I love teaching poetry workshops for adults. You'd hope so, considering that's what I do for a living. I teach at Binghamton University, but I also work for the Binghamton Poetry Project as an instructor for the veterans workshop at the Binghamton Veterans Center, and I've taught at the Broome County Public Library as well. These workshops - there's something magic - I leave each one of them feeling just a little more clear-headed than usual. I feel lighter, luckier, hopeful. The community writers who gather at these workshops love poetry because it loves them back. Beautiful and simple. We read poems aloud, talk about them, respond to creative prompts, bitch about self-promotion and refine our techniques for revision. From the beginning (and my beginning was on Capitol Hill in Seattle, circa 2002, when I took my first undergraduate poetry course), I have wanted to work with adults returning to college, non-traditional students, and all writers interested in exploring their poetic voice.

But I've never gone more than a year without working with kids in some way or another. Usually it's by teaching poetry, but I've also taught violin lessons in Oregon, Alaska and Colorado. I was a substitute teacher in Alaska - one of my favorite jobs as I've traveled the country - and worked with students aged five to eighteen. One day, as I herded 25 kindergarteners into a single file line at Baxter Elementary, each of them demonstrating hallway etiquette by putting their hands on their heads - they looked like prisoners - a boy at the front of the line said, "Why do you have an earring in your lip?" I was glad he'd asked. "Fishing accident," I said. "Oh," he responded, unflinching. "It looks good."

Last year, a few instructors from the Binghamton Poetry Project offered to teach four hour-long poetry workshops at Charles F. Johnson Elementary in Endicott, New York. The teachers were thrilled. Heather, Nicole, Clara and I showed groups of 20 first-graders what it meant to brainstorm, write a list poem, dabble in concrete poetry, and write poems addressed to themselves. The first time I walked into the classroom, a student hopped out of his chair, rushed over to me and said, "My cousin lives in South Carolina!" I congratulated him.
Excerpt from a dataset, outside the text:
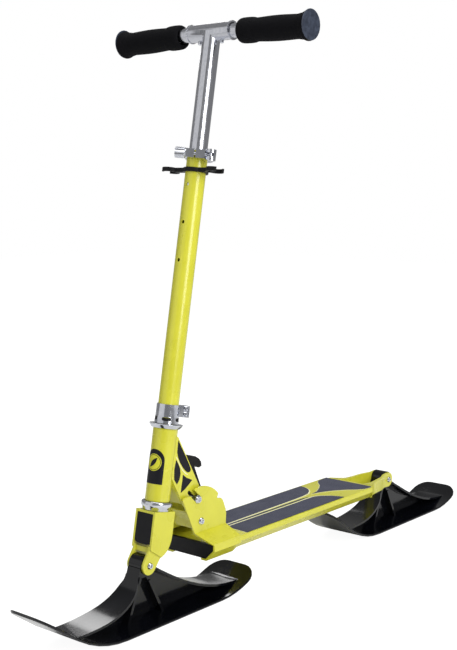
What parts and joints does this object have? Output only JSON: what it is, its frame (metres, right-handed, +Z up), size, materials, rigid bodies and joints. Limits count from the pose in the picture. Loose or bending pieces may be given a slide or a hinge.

What news! No, for serious. How cool.

This past Friday, we went into two elementary schools, Charles F. Johnson and Johnson City Primary, for the same round of workshops. (Nicole was gone, having left to teach poetry at Shippensburg University, but we were joined by masters student LaJoie to take her place.) I managed to secure a tiny honorarium for all of us through the Binghamton Center for Writers, although I know we would have done this work for free. It's that magic we feel when we finish a lesson. The poets look down at their desks and recognize themselves on paper.
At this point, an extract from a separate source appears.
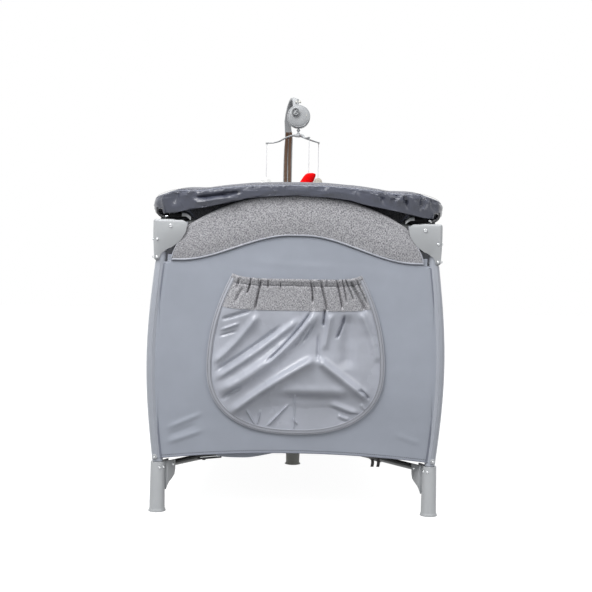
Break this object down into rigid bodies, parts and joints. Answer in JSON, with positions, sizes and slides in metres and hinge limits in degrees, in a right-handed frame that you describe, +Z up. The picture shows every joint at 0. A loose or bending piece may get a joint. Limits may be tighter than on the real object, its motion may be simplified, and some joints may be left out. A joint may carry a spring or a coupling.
{
  "type": "travel play yard",
  "caption": "Folding travel cot with drop-latch top rails, fabric walls, end pocket, clip-on changing tray, mattress, hanging toy mobile and two transport wheels.",
  "frame": {"origin": "on the floor under the middle of the folding hub", "axes": "+Z up, +Y from the pocket end to the mobile end, +X to the right when the pocket end is faced"},
  "size_m": [0.7086, 1.2553, 1.2004],
  "materials": {
    "housing_plastic": "fine matt grain, light grey",
    "leg_tube_metal": "satin grey paint",
    "dark_tube": "charcoal powder coat",
    "red_plastic": "gloss red",
    "black_plastic": "black moulded plastic",
    "wall_fabric": "smooth blue-grey woven polyester",
    "heather_fabric": "mottled heather grey weave",
    "floor_fabric": "plain dark grey weave",
    "pocket_satin": "shiny blue-grey satin",
    "changer_vinyl": "wipe-clean slate coated fabric with a soft gloss",
    "webbing": "ribbed red webbing",
    "wheel_rubber": "dark rubber",
    "white_plush": "short plush",
    "beige_plush": "short plush",
    "red_plush": "short plush",
    "mobile_plastic": "grey moulded plastic"
  },
  "bodies": {
    "leg_front_left": {"leg_tube_front_left": "leg_tube_metal", "corner_housing_front_left": "housing_plastic", "foot_housing_front_left": "housing_plastic", "wall_front": "wall_fabric", "wall_left": "wall_fabric", "pocket": "pocket_satin"},
    "leg_front_right": {"leg_tube_front_right": "leg_tube_metal", "corner_housing_front_right": "housing_plastic", "foot_housing_front_right": "housing_plastic", "wall_right": "wall_fabric"},
    "leg_back_left": {"leg_tube_back_left": "leg_tube_metal", "corner_housing_back_left": "housing_plastic", "foot_housing_back_left": "housing_plastic", "wall_back": "wall_fabric"},
    "leg_back_right": {"leg_tube_back_right": "leg_tube_metal", "corner_housing_back_right": "housing_plastic", "foot_housing_back_right": "housing_plastic"},
    "arm_front_left": {"lower_arm_front_left": "dark_tube", "floor_front_left": "floor_fabric"},
    "arm_front_right": {"lower_arm_front_right": "dark_tube", "floor_front_right": "floor_fabric"},
    "arm_back_left": {"lower_arm_back_left": "dark_tube", "floor_back_left": "floor_fabric"},
    "arm_back_right": {"lower_arm_back_right": "dark_tube", "floor_back_right": "floor_fabric"},
    "hub": {"hub": "black_plastic", "pull_strap": "webbing"},
    "mattress": {"mattress": "heather_fabric"},
    "rail_front_left": {"rail_front_left": "dark_tube"},
    "rail_front_right": {"rail_front_right": "dark_tube"},
    "rail_back_left": {"rail_back_left": "dark_tube"},
    "rail_back_right": {"rail_back_right": "dark_tube"},
    "rail_left_front": {"rail_left_front": "dark_tube"},
    "rail_left_back": {"rail_left_back": "dark_tube"},
    "rail_right_front": {"rail_right_front": "dark_tube"},
    "rail_right_back": {"rail_right_back": "dark_tube"},
    "latch_front": {"latch_front": "black_plastic"},
    "latch_button_front": {"latch_button_front": "red_plastic"},
    "latch_back": {"latch_back": "black_plastic"},
    "latch_button_back": {"latch_button_back": "red_plastic"},
    "latch_left": {"latch_left": "black_plastic"},
    "latch_button_left": {"latch_button_left": "red_plastic"},
    "latch_right": {"latch_right": "black_plastic"},
    "latch_button_right": {"latch_button_right": "red_plastic"},
    "changer": {"changer_cover": "changer_vinyl", "changer_frame": "dark_tube", "changer_clip_left_front": "black_plastic", "changer_clip_left_back": "black_plastic", "changer_clip_right_front": "black_plastic", "changer_clip_right_back": "black_plastic"},
    "mobile": {"mobile_clamp": "mobile_plastic", "mobile_arm": "mobile_plastic", "music_box": "mobile_plastic"},
    "winding_knob": {"winding_knob": "mobile_plastic"},
    "carousel": {"carousel": "mobile_plastic"},
    "toy_white": {"toy_white": "white_plush"},
    "toy_beige": {"toy_beige": "beige_plush"},
    "toy_red": {"toy_red": "red_plush"},
    "wheel_left": {"wheel_back_left": "wheel_rubber"},
    "wheel_right": {"wheel_back_right": "wheel_rubber"}
  },
  "joints": [
    {"name": "frame_fold", "type": "hinge", "parent": "leg_front_left", "child": "arm_front_left", "pos_m": [-0.30102, -0.56979, 0.108], "axis": [0.8842, -0.4671, 0], "range_deg": [0, 80], "deforming": ["wall_front", "wall_left", "wall_right", "wall_back", "pocket", "mattress", "floor_front_left", "floor_front_right", "floor_back_left", "floor_back_right"]},
    {"name": "hub_level", "type": "hinge", "parent": "arm_front_left", "child": "hub", "pos_m": [-0.02102, -0.03979, 0.08402], "axis": [0.8842, -0.4671, 0], "range_deg": [-80, 0]},
    {"name": "arm_front_right_fold", "type": "hinge", "parent": "hub", "child": "arm_front_right", "pos_m": [0.02102, -0.03979, 0.08402], "axis": [0.8842, 0.4671, 0], "range_deg": [0, 80]},
    {"name": "leg_front_right_level", "type": "hinge", "parent": "arm_front_right", "child": "leg_front_right", "pos_m": [0.30102, -0.56979, 0.108], "axis": [0.8842, 0.4671, 0], "range_deg": [-80, 0]},
    {"name": "arm_back_left_fold", "type": "hinge", "parent": "hub", "child": "arm_back_left", "pos_m": [-0.02102, 0.03979, 0.08402], "axis": [-0.8842, -0.4671, 0], "range_deg": [0, 80]},
    {"name": "leg_back_left_level", "type": "hinge", "parent": "arm_back_left", "child": "leg_back_left", "pos_m": [-0.30102, 0.56979, 0.108], "axis": [-0.8842, -0.4671, 0], "range_deg": [-80, 0]},
    {"name": "arm_back_right_fold", "type": "hinge", "parent": "hub", "child": "arm_back_right", "pos_m": [0.02102, 0.03979, 0.08402], "axis": [-0.8842, 0.4671, 0], "range_deg": [0, 80]},
    {"name": "leg_back_right_level", "type": "hinge", "parent": "arm_back_right", "child": "leg_back_right", "pos_m": [0.30102, 0.56979, 0.108], "axis": [-0.8842, 0.4671, 0], "range_deg": [-80, 0]},
    {"name": "rail_front_left_drop", "type": "hinge", "parent": "leg_front_left", "child": "rail_front_left", "pos_m": [-0.301, -0.592, 0.68], "axis": [0, 1, 0], "range_deg": [0, 80]},
    {"name": "rail_front_right_drop", "type": "hinge", "parent": "leg_front_right", "child": "rail_front_right", "pos_m": [0.301, -0.592, 0.68], "axis": [0, -1, 0], "range_deg": [0, 80]},
    {"name": "rail_back_left_drop", "type": "hinge", "parent": "leg_back_left", "child": "rail_back_left", "pos_m": [-0.301, 0.592, 0.68], "axis": [0, 1, 0], "range_deg": [0, 80]},
    {"name": "rail_back_right_drop", "type": "hinge", "parent": "leg_back_right", "child": "rail_back_right", "pos_m": [0.301, 0.592, 0.68], "axis": [0, -1, 0], "range_deg": [0, 80]},
    {"name": "rail_left_front_drop", "type": "hinge", "parent": "leg_front_left", "child": "rail_left_front", "pos_m": [-0.322, -0.551, 0.68], "axis": [-1, 0, 0], "range_deg": [0, 80]},
    {"name": "rail_left_back_drop", "type": "hinge", "parent": "leg_back_left", "child": "rail_left_back", "pos_m": [-0.322, 0.551, 0.68], "axis": [1, 0, 0], "range_deg": [0, 80]},
    {"name": "rail_right_front_drop", "type": "hinge", "parent": "leg_front_right", "child": "rail_right_front", "pos_m": [0.322, -0.551, 0.68], "axis": [-1, 0, 0], "range_deg": [0, 80]},
    {"name": "rail_right_back_drop", "type": "hinge", "parent": "leg_back_right", "child": "rail_right_back", "pos_m": [0.322, 0.551, 0.68], "axis": [1, 0, 0], "range_deg": [0, 80]},
    {"name": "latch_front_level", "type": "hinge", "parent": "rail_front_left", "child": "latch_front", "pos_m": [-0.021, -0.592, 0.6912], "axis": [0, 1, 0], "range_deg": [-80, 0]},
    {"name": "latch_button_front_press", "type": "slide", "parent": "latch_front", "child": "latch_button_front", "axis": [0, 0, 1], "range_m": [0, 0.004], "stiffness_N_per_m": 400, "springref_m": -0.003},
    {"name": "latch_back_level", "type": "hinge", "parent": "rail_back_left", "child": "latch_back", "pos_m": [-0.021, 0.592, 0.6912], "axis": [0, 1, 0], "range_deg": [-80, 0]},
    {"name": "latch_button_back_press", "type": "slide", "parent": "latch_back", "child": "latch_button_back", "axis": [0, 0, 1], "range_m": [0, 0.004], "stiffness_N_per_m": 400, "springref_m": -0.003},
    {"name": "latch_left_level", "type": "hinge", "parent": "rail_left_front", "child": "latch_left", "pos_m": [-0.322, -0.021, 0.7012], "axis": [-1, 0, 0], "range_deg": [-80, 0]},
    {"name": "latch_button_left_press", "type": "slide", "parent": "latch_left", "child": "latch_button_left", "axis": [0, 0, 1], "range_m": [0, 0.004], "stiffness_N_per_m": 400, "springref_m": -0.003},
    {"name": "latch_right_level", "type": "hinge", "parent": "rail_right_front", "child": "latch_right", "pos_m": [0.322, -0.021, 0.7012], "axis": [-1, 0, 0], "range_deg": [-80, 0]},
    {"name": "latch_button_right_press", "type": "slide", "parent": "latch_right", "child": "latch_button_right", "axis": [0, 0, 1], "range_m": [0, 0.004], "stiffness_N_per_m": 400, "springref_m": -0.003},
    {"name": "changer_lift", "type": "slide", "parent": "hub", "child": "changer", "axis": [0, 0, -1], "range_m": [0, 0.3501]},
    {"name": "mattress_lift", "type": "slide", "parent": "hub", "child": "mattress", "axis": [0, 0, 1], "range_m": [0, 0.0501]},
    {"name": "mobile_lift", "type": "slide", "parent": "latch_back", "child": "mobile", "axis": [0, 0, 1], "range_m": [0, 0.5501]},
    {"name": "winding_knob_turn", "type": "hinge", "parent": "mobile", "child": "winding_knob", "pos_m": [-0.009, 0.412, 1.134], "axis": [0, -1, 0], "continuous": true},
    {"name": "carousel_spin", "type": "hinge", "parent": "mobile", "child": "carousel", "pos_m": [0, 0.43, 1.062], "axis": [0, 0, 1], "continuous": true},
    {"name": "toy_white_swing", "type": "hinge", "parent": "carousel", "child": "toy_white", "pos_m": [-0.10994, 0.45137, 1.044], "axis": [-0.1908, -0.9816, 0], "range_deg": [-20, 20]},
    {"name": "toy_beige_swing", "type": "hinge", "parent": "carousel", "child": "toy_beige", "pos_m": [0.07348, 0.51453, 1.044], "axis": [-0.7547, 0.6561, 0], "range_deg": [-20, 20]},
    {"name": "toy_red_swing", "type": "hinge", "parent": "carousel", "child": "toy_red", "pos_m": [0.03646, 0.3241, 1.044], "axis": [0.9455, 0.3256, 0], "range_deg": [-20, 20]},
    {"name": "wheel_left_roll", "type": "hinge", "parent": "leg_back_left", "child": "wheel_left", "pos_m": [-0.29, 0.595, 0.028], "axis": [1, 0, 0], "continuous": true},
    {"name": "wheel_right_roll", "type": "hinge", "parent": "leg_back_right", "child": "wheel_right", "pos_m": [0.29, 0.595, 0.028], "axis": [1, 0, 0], "continuous": true}
  ],
  "couplings": [
    {"joint": "hub_level", "follows": "frame_fold", "ratio": -1},
    {"joint": "arm_front_right_fold", "follows": "frame_fold", "ratio": 1},
    {"joint": "leg_front_right_level", "follows": "frame_fold", "ratio": -1},
    {"joint": "arm_back_left_fold", "follows": "frame_fold", "ratio": 1},
    {"joint": "leg_back_left_level", "follows": "frame_fold", "ratio": -1},
    {"joint": "arm_back_right_fold", "follows": "frame_fold", "ratio": 1},
    {"joint": "leg_back_right_level", "follows": "frame_fold", "ratio": -1},
    {"joint": "rail_front_left_drop", "follows": "frame_fold", "ratio": 1},
    {"joint": "rail_front_right_drop", "follows": "frame_fold", "ratio": 1},
    {"joint": "rail_back_left_drop", "follows": "frame_fold", "ratio": 1},
    {"joint": "rail_back_right_drop", "follows": "frame_fold", "ratio": 1},
    {"joint": "rail_left_front_drop", "follows": "frame_fold", "ratio": 1},
    {"joint": "rail_left_back_drop", "follows": "frame_fold", "ratio": 1},
    {"joint": "rail_right_front_drop", "follows": "frame_fold", "ratio": 1},
    {"joint": "rail_right_back_drop", "follows": "frame_fold", "ratio": 1},
    {"joint": "latch_front_level", "follows": "frame_fold", "ratio": -1},
    {"joint": "latch_back_level", "follows": "frame_fold", "ratio": -1},
    {"joint": "latch_left_level", "follows": "frame_fold", "ratio": -1},
    {"joint": "latch_right_level", "follows": "frame_fold", "ratio": -1},
    {"joint": "changer_lift", "follows": "frame_fold", "m_per_rad": 0.25067},
    {"joint": "mattress_lift", "follows": "frame_fold", "m_per_rad": 0.03581},
    {"joint": "mobile_lift", "follows": "frame_fold", "m_per_rad": 0.39391}
  ]
}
Poetry, for one hour, returns to its most fundamental simplicity, shedding the complications and complexities that so often riddle more mature workshops. The pursuit of publication, questions about formal verse and the clarification of rules and references, claims of one poet being stronger than another - all this is absent, long gone, off the table. Everybody in the room likes Shel Silverstein and Kenn Nesbitt because they are what's on the menu. And everybody knows how to write about a game they've played. Everybody's willing. And nobody's anxious.
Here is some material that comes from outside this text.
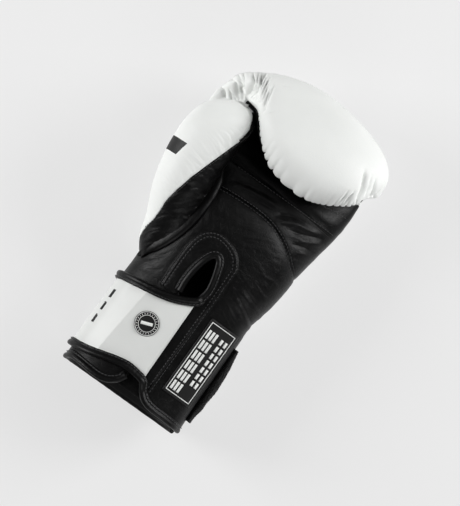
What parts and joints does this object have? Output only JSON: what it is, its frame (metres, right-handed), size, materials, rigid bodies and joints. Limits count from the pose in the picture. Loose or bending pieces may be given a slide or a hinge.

Each year, before workshops, we worry (a little) at our planning session: what if the kids feel like their poems have to rhyme? What if they don't want to break their lines? What if alliteration eludes them? What if they feel pressured to write a certain way? And the classrooms aren't without problems. Because of testing requirements, kids are coming and going from the classroom constantly, some of them learning the lesson but missing the activity while others miss the lesson and return bewildered for the activity. Sometimes there is pressure to write a certain way, to follow the prompts exactly, and we have to encourage everyone to use their imaginations, to stop worrying and write freely, to break the rules if they want (I know, this sounds awfully familiar to adult workshops). Sometimes it feels like I am breaking into a student's mind, waking her imagination up by dousing it in cold water. Sometimes it is hard to get kids to play.

But poetry - perhaps more universally than soccer, Minecraft, wrestling, or tag - never fails to stimulate that urge to take risks. Kids are natural storytellers. So are we, but some of us have learned to doubt our talent. That's why I'm so glad I get to take these short breaks between teaching adult workshops, which I love so much. If I didn't teach kids, how else would I remember why I've got a lip ring? How would I remember it's exciting to have a cousin in South Carolina? I might forget that playing Duck, Duck, Goose is frustrating for people with bad knees and slow feet. I might not ever think about what Barbie would say if she talked. (One teacher said, "She'd probably tell you to stop putting her in heels.")

And what happens when we forget? I'm not just being sentimental here. If we forget how to play, our poetry becomes more like a recording than a call to action. If we do not play, we lose our ability to cope with fear, sorrow, and anger. Our poetry becomes desperate. The best poets I know are the ones who aren't afraid to play, even in the face of danger and tragedy. Amy Lowell. Ellen Bass. André Breton. Jericho Brown. Carolyn Kizer. Ruth Stone. James Tate. Kwame Dawes. Peter Sears. The list is ridiculously long.

The ability to play lends us power that is useful and manageable. It keeps the mind primed for compassion, love, creativity and fearlessness.

I wanted to share a couple shots of some poems written yesterday by first graders who did not once ask why lines are broken where, or whether their poems had to rhyme. Who dove into the prompts like bowls of frosting. (You may have to do some guesswork on some spelling attempts. That didn't stop them.)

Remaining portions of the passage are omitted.